Some may believe, if they are aware of the late-'70s New York no wave scene at all, that the genre begins and ends with the Brian Eno-produced compilation No New York. But only four bands are found on that album, and in truth there were dozens of New York-based groups that fell into the no wave category represented only by a single or two, a ROIR cassette, or nothing. Theoretical Girls were a major group in New York no wave, but their reputation mainly rests on one small-run 45 containing two songs that was issued on their own Theoretical Records imprint in 1978. The 19 selections heard on this disc, the first release from Acute Records, vastly improves Theoretical Girls' fortunes, albeit more than 20 years late. It constitutes a treasure trove of classic New York no wave that anyone interested in this genre will want.

Theoretical Girls were led by guitarist, keyboardist, and singer Jeffrey Lohn and featured future legendary New York producer Wharton Tiers on drums, Glenn Branca on guitar, and avant-garde composer Margaret De Wys on keyboards and bass. On the Acute disc Lohn is the primary writer and singer on all the material included, although the others pitch in backing vocals from time to time. "U.S. Millie," the track included from the single, is an acknowledged classic of the genre and makes its bow on CD here. There is little detail provided as to the origin of the recordings, and no notes to speak of, but some are obviously live, others are from rehearsals and yet others may be low-budget studio recordings or demos. Certainly these recordings are better preserved, or at least more carefully transferred, than the average no wave artifacts that have surfaced so far on CD. The sound of Theoretical Girls is like a well-oiled machine that nonetheless has several moving parts sticking out of it. As Theoretical Girls' drummer, Wharton Tiers works magic, keeping these difficult arrangements (and divergent stylists) on one page. Margaret De Wys demonstrates that among no wave keyboardists (such as the Contortions' Adele Bertei and DNA's Robin Crutchfield) she had a unique sound, particularly shrill and disjointed, yet amply fitting the bill. Alternate versions are given for some titles, and in the case of "Chicita Bonita" this is particularly helpful, as the alternate has entirely different surface elements, yet the structural underpinning is the same. The two versions of "Chicita Bonita" are only six seconds apart in length, although they sound wholly different.
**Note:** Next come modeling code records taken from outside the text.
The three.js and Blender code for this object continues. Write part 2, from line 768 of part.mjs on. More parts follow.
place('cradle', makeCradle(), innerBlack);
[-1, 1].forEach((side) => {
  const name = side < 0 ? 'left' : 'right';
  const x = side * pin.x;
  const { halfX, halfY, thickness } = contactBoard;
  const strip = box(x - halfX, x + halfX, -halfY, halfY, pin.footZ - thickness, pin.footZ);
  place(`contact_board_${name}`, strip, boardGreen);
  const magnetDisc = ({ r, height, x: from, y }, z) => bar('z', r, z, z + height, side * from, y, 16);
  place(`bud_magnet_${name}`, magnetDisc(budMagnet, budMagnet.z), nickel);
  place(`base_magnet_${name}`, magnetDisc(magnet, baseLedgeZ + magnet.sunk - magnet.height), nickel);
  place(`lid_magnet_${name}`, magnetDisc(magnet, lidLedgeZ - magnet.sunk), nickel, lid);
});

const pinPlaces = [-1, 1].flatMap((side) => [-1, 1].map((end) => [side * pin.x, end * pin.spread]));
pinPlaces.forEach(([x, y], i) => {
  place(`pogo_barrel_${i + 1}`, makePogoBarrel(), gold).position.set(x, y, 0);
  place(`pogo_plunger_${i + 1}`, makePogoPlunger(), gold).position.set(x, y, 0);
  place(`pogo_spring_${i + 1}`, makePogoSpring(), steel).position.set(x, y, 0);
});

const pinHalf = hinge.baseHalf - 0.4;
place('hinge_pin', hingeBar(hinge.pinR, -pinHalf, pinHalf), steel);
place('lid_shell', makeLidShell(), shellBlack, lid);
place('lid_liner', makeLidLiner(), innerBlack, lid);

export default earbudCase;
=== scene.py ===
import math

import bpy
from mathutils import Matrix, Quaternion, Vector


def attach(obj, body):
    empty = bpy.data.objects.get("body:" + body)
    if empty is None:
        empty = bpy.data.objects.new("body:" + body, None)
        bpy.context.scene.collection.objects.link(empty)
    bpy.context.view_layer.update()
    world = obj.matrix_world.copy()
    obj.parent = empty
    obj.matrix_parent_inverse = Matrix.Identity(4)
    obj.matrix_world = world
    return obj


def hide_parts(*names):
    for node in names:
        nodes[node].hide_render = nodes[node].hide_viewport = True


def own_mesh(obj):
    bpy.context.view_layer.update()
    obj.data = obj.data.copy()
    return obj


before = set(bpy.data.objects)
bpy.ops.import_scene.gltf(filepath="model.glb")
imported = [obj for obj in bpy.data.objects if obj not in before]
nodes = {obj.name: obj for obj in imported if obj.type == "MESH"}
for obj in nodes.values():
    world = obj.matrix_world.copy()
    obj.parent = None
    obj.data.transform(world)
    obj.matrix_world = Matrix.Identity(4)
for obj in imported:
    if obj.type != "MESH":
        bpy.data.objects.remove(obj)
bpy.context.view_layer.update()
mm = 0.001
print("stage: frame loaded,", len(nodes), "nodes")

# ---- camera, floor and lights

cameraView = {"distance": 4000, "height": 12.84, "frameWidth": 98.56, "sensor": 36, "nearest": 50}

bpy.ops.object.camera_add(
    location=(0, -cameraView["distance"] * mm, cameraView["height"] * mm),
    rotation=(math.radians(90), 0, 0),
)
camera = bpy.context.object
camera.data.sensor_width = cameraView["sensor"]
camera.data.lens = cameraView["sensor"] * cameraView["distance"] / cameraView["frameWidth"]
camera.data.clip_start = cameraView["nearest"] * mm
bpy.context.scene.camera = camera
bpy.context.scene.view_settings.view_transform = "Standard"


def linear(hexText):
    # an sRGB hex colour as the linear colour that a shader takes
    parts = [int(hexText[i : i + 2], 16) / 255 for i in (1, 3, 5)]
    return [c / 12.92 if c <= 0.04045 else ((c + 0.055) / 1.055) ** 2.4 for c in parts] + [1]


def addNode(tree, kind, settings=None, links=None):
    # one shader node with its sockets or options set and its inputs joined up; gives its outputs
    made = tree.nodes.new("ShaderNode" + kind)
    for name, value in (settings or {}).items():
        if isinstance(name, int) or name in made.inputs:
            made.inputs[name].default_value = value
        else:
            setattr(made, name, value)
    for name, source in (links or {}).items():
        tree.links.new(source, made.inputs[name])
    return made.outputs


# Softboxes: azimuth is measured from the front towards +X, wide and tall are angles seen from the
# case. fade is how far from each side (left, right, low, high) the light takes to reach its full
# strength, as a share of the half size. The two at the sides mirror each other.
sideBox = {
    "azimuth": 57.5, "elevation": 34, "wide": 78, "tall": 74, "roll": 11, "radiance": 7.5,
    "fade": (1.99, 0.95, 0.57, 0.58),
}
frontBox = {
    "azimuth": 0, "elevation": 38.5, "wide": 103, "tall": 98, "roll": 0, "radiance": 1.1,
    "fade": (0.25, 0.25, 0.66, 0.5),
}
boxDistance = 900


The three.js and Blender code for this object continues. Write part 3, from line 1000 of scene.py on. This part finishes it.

The band's theme, "Theoretical Girls," succeeds in being hypnotic, compelling, noisy, innovative, and catchy all at once with its counting and repetition; indeed, the word "innovation" could be applied to any number of the pieces included here.

Theoretical Girls split up in 1981, and shortly thereafter Glenn Branca went onto prominence as a semi-classical composer of noisy, massed electric guitar symphonies. The others were not quite so lucky in terms of celebrity, and in Lohn's case this lack of recognition has been something of a sore spot. Hopefully, the Acute release will help to improve matters all around. One side of the original single, "You Got Me," was withheld from this all-Theoretical Girls disc, as it was written by Branca; it can be found on his Atavistic compilation Songs '77-'79. Despite that so much time has gone by, and that so many bands have worked towards a similar end since, Theoretical Girls are still fresh, edgy, witty, raw, and fun. None of this music has a date stamped on its forehead, and it remains both timeless and welcome after its long eclipse and obscurity.